Saturday, May 1, 2010

Fruit "kvass," my newest love

There are very few things, in my opinion, as satisfying as making your own beverages. Having these drinks on hand adds an element of luxury to life, and makes the everyday just a little more special...and really, it's not the same when you're paying someone else to do this for you. I like knowing I made these things myself. In the past week I have made my first beet kvass (which Oliver sucks down like milk), vegetable medley kvass (still fermenting), and three fruit varieties (strawberry-pear-ginger, apple-raspberry (REALLY good!), and apple-mint-ginger).

As someone who grew up in a household with no beverages (aside from water and milk), I have always considered it a treat to have some glass bottles in the fridge, filled with delicious liquids just right for sipping with a meal, or on their own. Past favorites have included my homemade ginger ale, and now of course I brew my own kombucha, but since I am currently avoiding all sweeteners (aside from very small amounts of raw honey) I was thrilled to discover fermented fruit kvass. Technically, of course, the name kvass should not really be used to refer to this concoction (Russian kvass is traditionally made by fermenting a form of grain with something sweet), but it will do. The whey allows for fermentation of the fruit to begin, rendering the beverage nutritious, refreshing, and with a very pleasant little kick.
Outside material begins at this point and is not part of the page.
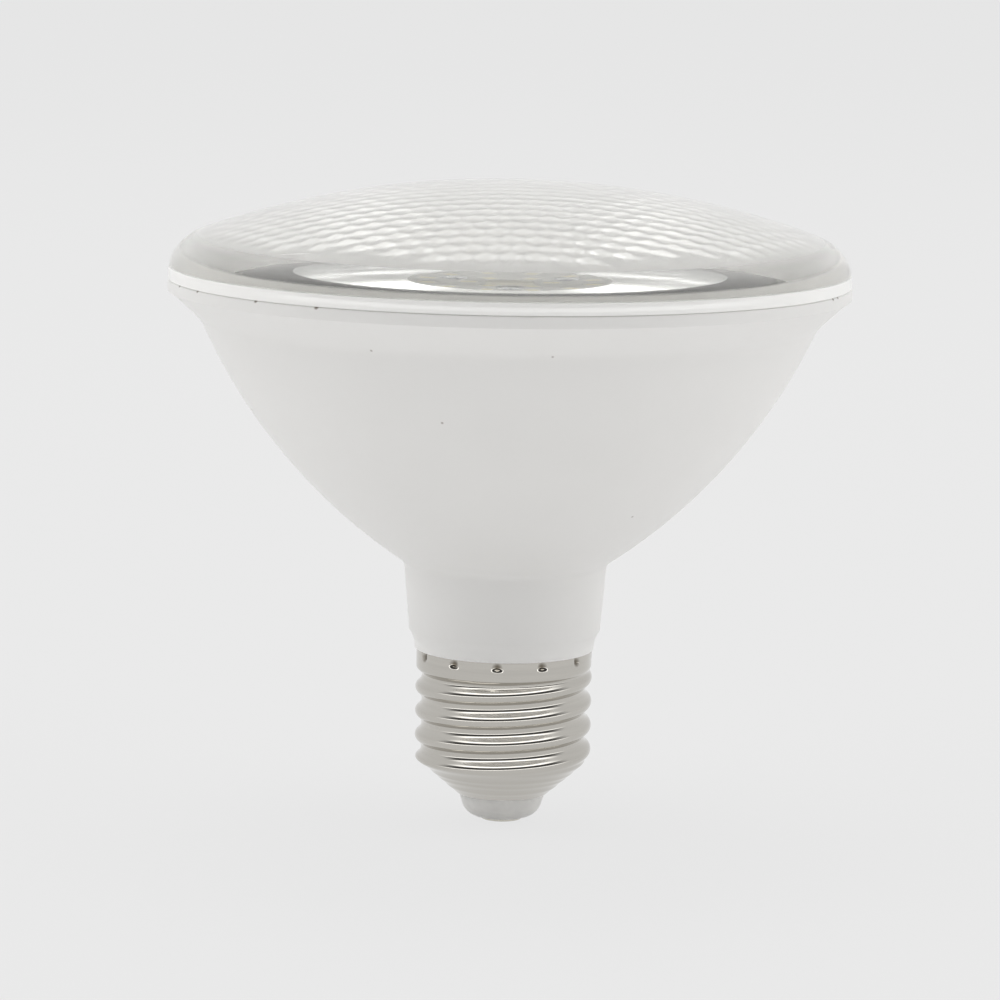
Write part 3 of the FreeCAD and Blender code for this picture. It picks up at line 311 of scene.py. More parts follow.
class StageSettings(bpy.types.PropertyGroup):
    """Camera, lights and background."""

    distance: length("Distance", "Camera in front of the lamp", 617.0)
    height: length("Height", "Camera above the contact tip", 141.97)
    aside: length("Aside", "Camera to the side of the lamp", -0.95)
    pitch: bpy.props.FloatProperty(
        name="Pitch", description="Tilt of the camera below level", default=radians(8.67), subtype="ANGLE",
    )
    roll: bpy.props.FloatProperty(
        name="Roll", description="Turn of the camera about its view", default=radians(0.92), subtype="ANGLE",
    )
    focal: bpy.props.FloatProperty(
        name="Focal length", description="Lens of the camera in millimetres", default=152.2, min=10.0,
    )
    backdrop: colour("Backdrop", "Pale grey behind the lamp", (0.802, 0.802, 0.802))
    floor_glow: share("Floor glow", "Share of the floor that is as pale as the backdrop", 0.93)
    front: share("Front", "How light the room is on the camera's side", 0.45)
    dark: share("Dark", "How light the darkest reflections are", 0.03)


# Modelling by hand: small steps that several pieces share

def deselected():
    """Leaves edit mode and selects nothing."""
    if bpy.context.object and bpy.context.object.mode == "EDIT":
        bpy.ops.object.mode_set(mode="OBJECT")
    bpy.ops.object.select_all(action="DESELECT")


def only(piece):
    """Selects one object and makes it active."""
    deselected()
    piece.select_set(True)
    bpy.context.view_layer.objects.active = piece
    return piece


def pick(test):
    """Selects the vertices in edit mode whose place passes a test."""
    bpy.ops.mesh.select_all(action="DESELECT")
    mesh = bmesh.from_edit_mesh(bpy.context.object.data)
    for vertex in mesh.verts:
        vertex.select = test(vertex.co)
    mesh.select_flush(True)
    bmesh.update_edit_mesh(bpy.context.object.data)


def place_of(radius, height):
    """A point of a half section, in the plane of X and Z."""
    return Vector((radius, 0.0, height))


def start_section(name, radius, height):
    """A new mesh of one vertex at the start of a half section, in edit mode."""
    deselected()
    bpy.ops.mesh.primitive_plane_add(size=MM, enter_editmode=True)
    bpy.context.object.name = name
    bpy.ops.mesh.merge(type="CENTER")
    bpy.ops.transform.translate(value=place_of(radius, height))
    return place_of(radius, height)


def line_to(here, radius, height):
    """A straight run of the section."""
    there = place_of(radius, height)
    bpy.ops.mesh.extrude_vertices_move(TRANSFORM_OT_translate={"value": there - here})
    return there


def arc_to(here, radius, height, arc, turn, steps):
    """A round run of the section, CLOCKWISE or ANTICLOCKWISE."""
    there = place_of(radius, height)
    chord = there - here
    side = Vector((-chord.z, 0.0, chord.x)).normalized()
    centre = (here + there) / 2 + side * turn * sqrt(max(arc ** 2 - chord.length_squared / 4, 0.0))
    begin = atan2(here.z - centre.z, here.x - centre.x)
    finish = atan2(there.z - centre.z, there.x - centre.x)
    sweep = (finish - begin + pi) % tau - pi
    bpy.ops.mesh.spin(steps=steps, angle=sweep, center=centre, axis=(0.0, 1.0, 0.0))
    return there


def round_corner(radius, height, reach, segments=5):
    """Rounds one corner of the section."""
    corner = place_of(radius, height)
    pick(lambda place: (place - corner).length < MERGE)
    bpy.ops.mesh.bevel(offset=reach, offset_type="OFFSET", segments=segments, affect="VERTICES")


def section(name, corners, roundings=()):
    """A closed or open half section. A corner is (radius, height), or (radius, height, arc, turn, steps)
    where it is reached by an arc."""
    here = start_section(name, *corners[0][:2])
    for corner in corners[1:]:
        here = line_to(here, *corner) if len(corner) == 2 else arc_to(here, *corner)
    for rounding in roundings:
        round_corner(*rounding)


def merged(threshold):
    """Selects the whole mesh in edit mode and merges its points that lie closer than a threshold."""
    bpy.ops.mesh.select_all(action="SELECT")
    bpy.ops.mesh.remove_doubles(threshold=threshold)


def turned(steps):
    """Turns the section in edit mode about the axis."""
    bpy.ops.mesh.select_all(action="SELECT")
    bpy.ops.mesh.spin(steps=steps, angle=tau, center=(0.0, 0.0, 0.0), axis=(0.0, 0.0, 1.0))


def spun(steps):
    """Turns a closed section in edit mode about the axis, and closes the turn."""
    merged(FINE_MERGE)
    turned(steps)
    merged(FINE_MERGE)
    bpy.ops.mesh.normals_make_consistent(inside=False)
    bpy.ops.object.mode_set(mode="OBJECT")
    return bpy.context.object


def copied(piece):
    """A copy of a piece, with its own mesh."""
    copy = piece.copy()
    copy.data = piece.data.copy()
    bpy.context.collection.objects.link(copy)
    return copy


def smooth(piece, angle=radians(32)):
    """Shades a piece smooth except across its real edges."""
    only(piece)
    bpy.ops.object.shade_smooth_by_angle(angle=angle)
    return piece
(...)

The best thing is that making fruit kvass is both easy and fun! Pick out a combination of fruit, berries, and fresh herbs or spices that you think would go well together, and get started. In a one-quart wide-mouth Mason jar combine the following (be sure to use organic ingredients for the best fermentation results):
-a big handful of berries
-one sliced "core" fruit (such as apple or pear)
-a tablespoon of grated ginger
-1/2 cup raw milk whey
-enough filtered water to fill the jar

Combine all ingredients, top off with water, place a weight of some sort on top of the fruit to keep it submerged, and close tightly. Keep on the counter in a warm-ish place for 3 days, before transferring to the fridge. You can top off the bottle with filtered water and a splash of whey when it gets low, until the fruit is all used up.
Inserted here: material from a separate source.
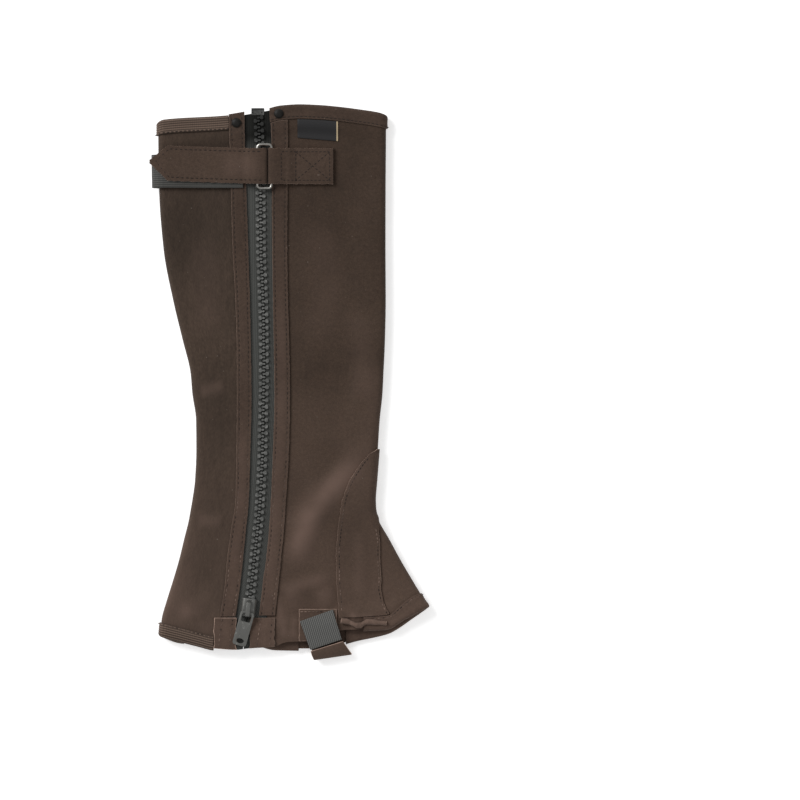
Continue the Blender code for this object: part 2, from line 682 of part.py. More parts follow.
def prism(name, finish, outline, axis, start, end):
    """An outline of two coordinates, carried along the x or the y axis, in mm."""
    bm = bmesh.new()
    ends = []
    for value in (start, end):
        ring = [(value, a, b) if axis == "x" else (a, value, b) for a, b in outline]
        ends.append([bm.verts.new([v * MM for v in point]) for point in ring])
    bm.faces.new(ends[0])
    bm.faces.new(ends[1][::-1])
    count = len(outline)
    for i in range(count):
        j = (i + 1) % count
        bm.faces.new([ends[0][i], ends[0][j], ends[1][j], ends[1][i]])
    return object_from(bm, name, finish)


def hide_tool(obj):
    """Moves a shape that only cuts or joins out of the part."""
    home = bpy.data.collections.get("tools") or bpy.data.collections.new("tools")
    if home.name not in bpy.context.scene.collection.children:
        bpy.context.scene.collection.children.link(home)
    bpy.data.collections[NAME].objects.unlink(obj)
    home.objects.link(obj)
    obj.hide_render = True
    obj.display_type = "WIRE"


def make_slider():
    """The slider: two plates either side of the tapes, and the arch that holds the pull's bar."""
    floor, long = SLIDER["floor"], SLIDER["half"]
    right = [(row["half"], floor + row["z"]) for row in PLATES]
    left = [(-row["half"], floor + row["z"]) for row in reversed(PLATES)]
    body = prism("zip_slider", "dark_metal", right + left, "y", -long, long)
    roof = floor + PLATES[-1]["z"]
    under = PULL["z"] + PULL["thick"] / 2 + CROWN["clear"]
    top = under + CROWN["over"]
    sunk, lean = CROWN["sunk"], CROWN["lean"]
    outline = [(-long, roof - sunk), (long - sunk, roof - sunk), (long - sunk, roof)]
    outline += [(long - lean, top), (sunk - long, top), (-long, top - sunk)]
    half = CROWN["wide"] / 2
    crown = prism("crown", "dark_metal", outline, "x", -half, half)
    far, near = CROWN["far"], CROWN["near"]
    eye_outline = [(far, roof), (near, roof), (near - CROWN["eye"], under), (far, under)]
    past = half + CROWN["eye"]
    eye = prism("crown_eye", "dark_metal", eye_outline, "x", -past, past)
    for obj in (body, crown, eye):
        obj.location = (read(LEG, "zip", SLIDER["y"]) * MM, SLIDER["y"] * MM, 0)
        obj.rotation_euler = (0, 0, math.radians(SLIDER["turn"]))
    cut = crown.modifiers.new("eye", "BOOLEAN")
    cut.operation, cut.object = "DIFFERENCE", eye
    join = body.modifiers.new("crown", "BOOLEAN")
    join.operation, join.object = "UNION", crown
    hide_tool(crown)
    hide_tool(eye)


def rounded(half_wide, low, high, radius, steps=4):
    """The outline of a rectangle with rounded corners."""
    corners = [
        (half_wide - radius, high - radius, 0), (radius - half_wide, high - radius, 90),
        (radius - half_wide, low + radius, 180), (half_wide - radius, low + radius, 270),
    ]
    points = []
    for x, y, start in corners:
        for i in range(steps + 1):
            turn = math.radians(start + 90 * i / steps)
            points.append((x + radius * math.cos(turn), y + radius * math.sin(turn)))
    return points


def flat_plate(name, finish, outlines, thick):
    """A plate from flat outlines, the first its edge and the others its holes."""
    curve = bpy.data.curves.new(name, "CURVE")
    curve.dimensions = "2D"
    curve.fill_mode = "BOTH"
    curve.extrude = thick / 2 * MM
    for outline in outlines:
        spline = curve.splines.new("POLY")
        spline.points.add(len(outline) - 1)
        for point, (x, y) in zip(spline.points, outline):
            point.co = (x * MM, y * MM, 0, 1)
        spline.use_cyclic_u = True
    return finish_object(bpy.data.objects.new(name, curve), name, finish)


def make_pull():
    """The pull: a plate with a bar that turns in the slider's arch; its origin is on that axis."""
    bar = PULL["thick"] / 2
    plate = rounded(PULL["wide"] / 2, bar - PULL["long"], bar, 2.0)
    slot = rounded(PULL_SLOT["wide"] / 2, -bar - PULL_SLOT["long"], -bar, 1.0, 2)
    hole = [
        (PULL_HOLE["long"] * math.cos(turn), PULL_HOLE["y"] + PULL_HOLE["tall"] * math.sin(turn))
        for turn in (2 * math.pi * i / 16 for i in range(16))
    ]
    pull = flat_plate("zip_pull", "dark_metal", [plate, slot, hole], PULL["thick"])
    pull.location = (read(LEG, "zip", PULL["y"]) * MM, PULL["y"] * MM, PULL["z"] * MM)
    pull.rotation_euler = (0, 0, math.radians(PULL["turn"]))


def make_snaps():
    """The two caps at the top of the facings: turned domes."""
    for snap in SNAPS:
        bm = bmesh.new()
        points = [bm.verts.new((row["r"] * MM, 0, row["z"] * MM)) for row in SNAP_PROFILE]
        for a, b in zip(points, points[1:]):
            bm.edges.new((a, b))
        mesh = bpy.data.meshes.new(snap["name"])
        bm.to_mesh(mesh)
        bm.free()
        cap = finish_object(bpy.data.objects.new(snap["name"], mesh), snap["name"], "dark_metal")
        turned = cap.modifiers.new("turn", "SCREW")
        turned.steps = turned.render_steps = 20
        turned.use_merge_vertices = True
        turned.merge_threshold = 0.00001
        lift = upper_z(snap["x"], snap["y"]) + snap["on"] + GAP
        cap.location = (snap["x"] * MM, snap["y"] * MM, lift * MM)


def ribbon(name, finish, path, edges, thick, across=2):
    """A strap: path(t) gives x and z for a share t across it, edges(x) its low and high y."""
    lower, upper = [], []
    lines = [path(i / across) for i in range(across + 1)]
    for k in range(len(lines[0])):
        low_row, high_row = [], []
        for i, line in enumerate(lines):
            x, z = line[k]
            ax, az = line[max(0, k - 1)]
            bx, bz = line[min(len(line) - 1, k + 1)]
            long = math.hypot(bx - ax, bz - az)
            nx, nz = -(bz - az) / long, (bx - ax) / long
            low, high = edges(x)
            y = low + (high - low) * i / across
            low_row.append((x - nx * thick / 2, y, z - nz * thick / 2))
            high_row.append((x + nx * thick / 2, y, z + nz * thick / 2))
        lower.append(low_row)
        upper.append(high_row)
    return shell(name, finish, lower, upper)


def half_turn(x, z, radius, start, end, steps=6):
    turns = [math.radians(start + (end - start) * i / steps) for i in range(steps + 1)]
    return [(x + radius * math.cos(turn), z + radius * math.sin(turn)) for turn in turns]


def make_strap():
    """The elastic round the back, the pointed tab on it, the ring and the anchor in front."""

    def lift(s):
        return ON_WALL[0] + (ON_FACING[0] - ON_WALL[0]) * smooth((s + ARC) / (2 * ARC))

    columns = between("back", straight(ELASTIC["end"]), crest("back"), 8) + round_fold()
    columns += between("back", crest("back"), column("strip", add=-GAP), 2, side=-1)
    depth = (lift, lambda s: lift(s) + LAYER)
    cloth("strap_elastic", "webbing", "back", columns, depth, ELASTIC["low"], ELASTIC["high"])
    z = RING["z"]
    over = ON_FACING[1] + GAP + STRAP_THICK / 2

    def tab_edges(x):
        return read(TAB_EDGE, "low", x, "x"), read(TAB_EDGE, "high", x, "x")

    def tab_path(t):
        line = []
        for x in TAB_PLACES:
            low, high = tab_edges(x)
            y = low + (high - low) * t
            middle = fold_middle("back", y)
            past = max(0.0, middle - x)
            line.append((x, upper_z(max(x, middle), y) + over - TAB["droop"] * past))
        line += [(row["x"], z + row["up"]) for row in TAB_BEND]
        line += half_turn(TAB["apex"], z, LOOP_R, 90, -90)
        return line + [(TAB["back"], z - LOOP_R)]

    ribbon("strap_tab", "grained_hide", tab_path, tab_edges, STRAP_THICK)

    def anchor_path(t):
        y = ANCHOR["low"] + (ANCHOR["high"] - ANCHOR["low"]) * t
        on_wall = ON_WALL[0] + STRAP_THICK / 2
        apart = STRAP_THICK + GAP
        under = [(x, upper_z(x, y) + on_wall) for x in ANCHOR_UNDER]
        under += [(row["x"], z + row["up"]) for row in ANCHOR_STEP]
        above = [(row["x"], z + row["up"]) for row in ANCHOR_BEND]
        above += [(x, upper_z(x, y) + on_wall + apart) for x in ANCHOR_OVER]
        return under + half_turn(RING["right"], z, LOOP_R, 270, 90) + above

    def anchor_edges(x):
        return ANCHOR["low"], ANCHOR["high"]

    ribbon("strap_anchor", "grained_hide", anchor_path, anchor_edges, STRAP_THICK)
    make_ring()


def make_ring():
    curve = bpy.data.curves.new("ring", "CURVE")
    curve.dimensions = "3D"
    curve.bevel_depth = RING["wire"] * MM
    curve.bevel_resolution = 2
    half = (RING["right"] - RING["left"]) / 2
    outline = rounded(half, RING["low"], RING["high"], RING["corner"])
    spline = curve.splines.new("POLY")
    spline.points.add(len(outline) - 1)
    for point, (x, y) in zip(spline.points, outline):
        point.co = ((x + RING["left"] + half) * MM, y * MM, RING["z"] * MM, 1)
    spline.use_cyclic_u = True
    finish_object(bpy.data.objects.new("ring", curve), "ring", "dark_metal")


def make_label():
    def rows(run):
        top = rim_y("front", run, TOP_OUTER, TOP_INNER)
        return [top - LABEL["top"], *(top - far for far in RIM_ROWS[1:]), LABEL["low"]]

    columns = between("front", straight(LABEL["left"]), straight(LABEL["right"]), 4)
    depth = (ON_WALL[0], ON_WALL[0] + LABEL["thick"])
    cloth("label", "label_cloth", "front", columns, depth, rows=rows)


def foot_row(row):
    """The two edge points of the foot strap's middle at one row of its table."""
    points = []
    for x, y in (row["left"], row["right"]):
        z = upper_z(x, y) + FOOT_LIFT if row["z"] is None else row["z"]
        points.append((x, y, z))
    return points


def make_foot_strap():
    """The elastic under the foot, its sleeve, and the patches that it is sewn to."""
    rows = [foot_row(row) for row in FOOT]
    grids = ([], [])
    for k in range(len(rows)):
        before, after = rows[max(0, k - 1)], rows[min(len(rows) - 1, k + 1)]
        for layer, side in enumerate((-1, 1)):
            line = []
            for t in (0.0, 0.33, 0.67, 1.0):
                here, back, on = (
                    [a + (b - a) * t for a, b in zip(*pair)] for pair in (rows[k], before, after)
                )
                dy, dz = on[1] - back[1], on[2] - back[2]
                long = math.hypot(dy, dz)
                push = side * STRAP_THICK / 2 / long
                line.append((here[0], here[1] + dz * push, here[2] - dy * push))
            grids[layer].append(line)
    cut = FOOT_SPLIT + 1
    shell("foot_elastic", "webbing", grids[0][:cut], grids[1][:cut])
    sleeve = []
    for grid in grids:
        first = [
            tuple(a + (b - a) * FOOT_GAP for a, b in zip(p, q))
            for p, q in zip(grid[FOOT_SPLIT], grid[FOOT_SPLIT + 1])
        ]
        sleeve.append([first, *grid[cut:]])
    shell("foot_sleeve", "grained_hide", *sleeve)

    def outer_rows(run):
        end = rim_y("front", run, LOW_OUTER, LOW_INNER)
        return [PATCH["high"], end + RIM_ROWS[2], end + RIM_ROWS[1], end + GAP]

    columns = between("front", straight(PATCH["left"]), straight(PATCH["right"]), 4)
    cloth("patch_outer", "grained_hide", "front", columns, ON_WALL, rows=outer_rows)
    ends = (straight(PATCH["inner_left"]), straight(PATCH["inner_right"]))
    columns = between("front", *ends, 2, side=-1)

    def inner_rows(run):
        return [PATCH["inner_high"], FOOT[-1]["left"][1] + GAP]

    cloth("patch_inner", "grained_hide", "front", columns, ON_WALL, rows=inner_rows)


def main():
    for obj in list(bpy.data.objects):
        bpy.data.objects.remove(obj, do_unlink=True)
    home = bpy.data.collections.new(NAME)
    bpy.context.scene.collection.children.link(home)
    make_rear_panel()
    make_front_panel()
    make_ankle_overlay()
    make_gusset()
    make_bands()
    make_bindings()
    make_zip()
    make_snaps()
    make_strap()
    make_label()
    make_foot_strap()


main()
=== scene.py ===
# %% [markdown]
# # A half chap, laid flat
#
# A half chap is a legging of suede-like hide and stretch cloth that a rider zips round the calf.
# This one lies on a table with its outer side up, so it is a flattened tube: two layers of cloth
# that meet in a round fold at the shin and another at the calf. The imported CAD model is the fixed
# frame, in metres, and every piece of cloth here is sewn finer over the solid that it stands for.

# %% Load the frame
import math

import bmesh
import bpy
import numpy as np
from mathutils import Matrix, Vector


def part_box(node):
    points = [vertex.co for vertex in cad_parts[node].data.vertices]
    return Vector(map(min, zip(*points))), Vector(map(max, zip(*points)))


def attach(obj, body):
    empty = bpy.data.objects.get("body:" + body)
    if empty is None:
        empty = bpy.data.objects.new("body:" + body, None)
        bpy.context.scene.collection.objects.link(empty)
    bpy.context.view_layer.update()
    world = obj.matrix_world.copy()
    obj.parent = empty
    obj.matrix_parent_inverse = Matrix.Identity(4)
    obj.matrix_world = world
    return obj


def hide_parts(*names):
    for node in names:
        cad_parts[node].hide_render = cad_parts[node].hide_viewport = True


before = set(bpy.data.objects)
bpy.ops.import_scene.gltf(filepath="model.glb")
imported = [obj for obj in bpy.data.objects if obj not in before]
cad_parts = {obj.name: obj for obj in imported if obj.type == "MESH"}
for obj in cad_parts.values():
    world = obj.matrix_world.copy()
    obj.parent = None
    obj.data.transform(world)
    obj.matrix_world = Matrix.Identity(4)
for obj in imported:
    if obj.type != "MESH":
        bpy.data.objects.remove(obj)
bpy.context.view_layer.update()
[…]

This recipe can be varied by using different fruits, citrus juices, fresh herbs, or even vegetables.

As I have been making many forays lately into the world of lactofermentation I was puzzling way too much over what to use as a suitable weight. Some of my fermented mackerel had gone putrid at the top of the jar because it didn't all stay underneath the weight (a Mason jar lid insert) that I had placed on the top. I really needed something that would keep the solids completely beneath the water or fermenting liquid.

Hugo is great at coming up with solutions, and he discovered the PERFECT thing at the Container Store: a stainless steel mesh herb ball (large-size, Progressive brand), which we took apart and made into two separate weights/strainers. They fit perfectly inside a wide-mouth Mason jar. I'm sure there are many lacto-fermentation websites with more technologically advanced solutions, but I think this one works great for now.
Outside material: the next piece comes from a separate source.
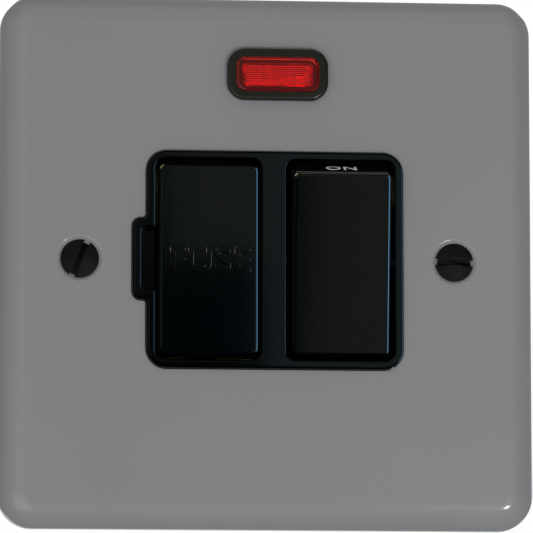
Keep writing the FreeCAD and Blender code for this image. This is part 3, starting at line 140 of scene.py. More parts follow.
# Colours: a pair is two tones that a surface wanders between
MOULDING_BLACK = (0.0005, 0.001, 0.0012, 1.0)
SURROUND_BLACK = (0.0095, 0.0085, 0.0055, 1.0)
BASE_BLACK = (0.02, 0.02, 0.021, 1.0)
CERAMIC = (0.78, 0.75, 0.67, 1.0)
NYLON = (0.76, 0.74, 0.68, 1.0)
INSULATION = (0.78, 0.77, 0.73, 1.0)
ENAMEL = ((0.223, 0.226, 0.232, 1.0), (0.238, 0.24, 0.245, 1.0))
SCREW_BLACK = ((0.003, 0.003, 0.0032, 1.0), (0.006, 0.006, 0.0062, 1.0))
LENS_FRONT = ((0.8, 0.014, 0.013, 1.0), (0.9, 0.02, 0.016, 1.0))
LENS_INSIDE = (0.99, 0.035, 0.025, 1.0)
BRASS = ((0.72, 0.52, 0.24, 1.0), (0.55, 0.38, 0.16, 1.0))
TIN = ((0.72, 0.7, 0.66, 1.0), (0.6, 0.58, 0.54, 1.0))
ZINC = ((0.66, 0.66, 0.63, 1.0), (0.5, 0.5, 0.47, 1.0))
STEEL = ((0.5, 0.5, 0.5, 1.0), (0.38, 0.37, 0.36, 1.0))
GLASS = ((0.95, 0.95, 0.94, 1.0), (0.85, 0.86, 0.85, 1.0))
INK = ((0.72, 0.71, 0.66, 1.0), (0.84, 0.83, 0.79, 1.0))
LACQUER = ((0.36, 0.23, 0.13, 1.0), (0.44, 0.3, 0.18, 1.0))
RUBBED_PLASTIC = (0.03, 0.031, 0.033, 1.0)
RUBBED_SCREW = (0.09, 0.088, 0.085, 1.0)
SCRATCHED = (0.035, 0.035, 0.036, 1.0)
DUST = (0.3, 0.29, 0.27, 1.0)
ENAMEL_DUST = (0.36, 0.35, 0.33, 1.0)

# Tones and roughness
MOULDING_TONE = 1.5             # black moulding's second tone, next to its first
PALE_TONE = 0.86                # pale plastic's second tone, next to its first
RUBBED_METAL = 1.25             # rubbed metal's tone, next to its first
TARNISH_RANGE = (0.35, 0.65)    # noise between which a metal goes from its first tone to its second
ROUGH_RANGE = (0.3, 0.7)        # noise between which the roughness goes from its least to its most
PLASTIC_SPREAD = (0.85, 1.15)   # least and most roughness, next to the value given
METAL_SPREAD = (0.8, 1.3)
ENAMEL_ROUGHNESS = (0.14, 0.2)
SCREW_ROUGHNESS = (0.5, 0.62)

# Resistor's colour bands: how far along its length the middle of each is, and its colour
RESISTOR_BANDS = [
    (0.2, (0.3, 0.02, 0.01, 1.0)),
    (0.36, (0.03, 0.03, 0.035, 1.0)),
    (0.52, (0.6, 0.45, 0.03, 1.0)),
    (0.8, (0.5, 0.34, 0.1, 1.0)),
]
RESISTOR_BAND_HALF = 0.045      # half a band's width, as a share of the length

# Wear and dust
DUST_SIZE = 0.1                 # a speck's radius, as a share of the cell that it lies in
DUST_SPREAD = 0.4               # specks run from 0.4 to 1.4 times that size
DUST_ROUGHNESS = 0.4            # added to the roughness where a speck lies
WEAR_TURN = (0.995, 0.9)        # cosine of how far an edge turns, where wear starts and is full
WEAR_PATCHES = (0.45, 0.62)     # noise between which a patch of wear fades in
SCRATCH_LINE = ((-6.0 * MM, 0.0, 9.6 * MM), (0.91, 0.0, 0.42), 2.4 * MM)    # start, direction, length
SCRATCH_DEPTH = 0.5             # share of the scratch's colour that shows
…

Oliver LOVES fruit kvass with his meals.


  1. I love the idea! We have been making what we call 'juice soda' by bottling it with whey, in two days it gets all bubbly - quite the treat.

    I have found that a half pint jar fits perfectly into the mouth of a widemouth quart or half gallon jar with only a little room to spare, so it keeps my goodies submerged. I like your mesh idea for kraut though, as the smaller shreds can slip past the little jar.

  2. Great tips! Thank you!! I would love it if you explained the 'juice soda' further. Do you mean you are simply bottling juice with whey for 2 days? Is the juice fresh-squeezed? How much whey are you using?

  3. How is this similar to kombucha? Sounds a heck of a lot less time consuming...

  4. Been a while since I posted but to answer your questions - I have used both fresh squeezed and bottled juices, and I use a half cup of whey to a 32oz bottle then fill the rest of the way with juice. It generally takes two or three days to get nice and bubbly depending on the temperature.

    I have posted about it at my blog if you would like to take a look :)

  5. thanks for the tip!!! I wonder if i can use some little hard plastic strainer to keep the fruit under the liquid? do you think plastics could be toxic? Thanks again!

  6. This was great and super easy! I'm on a fermentation kick and this was a really easy early project. I've been wanting to make kombucha, but I really like that this uses no added sugar.

    I used local, organic (somewhat ugly) pink lady apples and ginger, and whey from homemade yogurt. The wonderful thing about this is you don't have to juice anything, just slice and microplane, though I'm sure you could add juice. I didn't use anything to weigh the fruit and ginger down, but I shook the bottle at every opportunity - probably 10x a day. After three days the kvass was just lovely. I'm enjoying it added to filtered water and pureed apples/ginger in baked goods. Thanks for the post!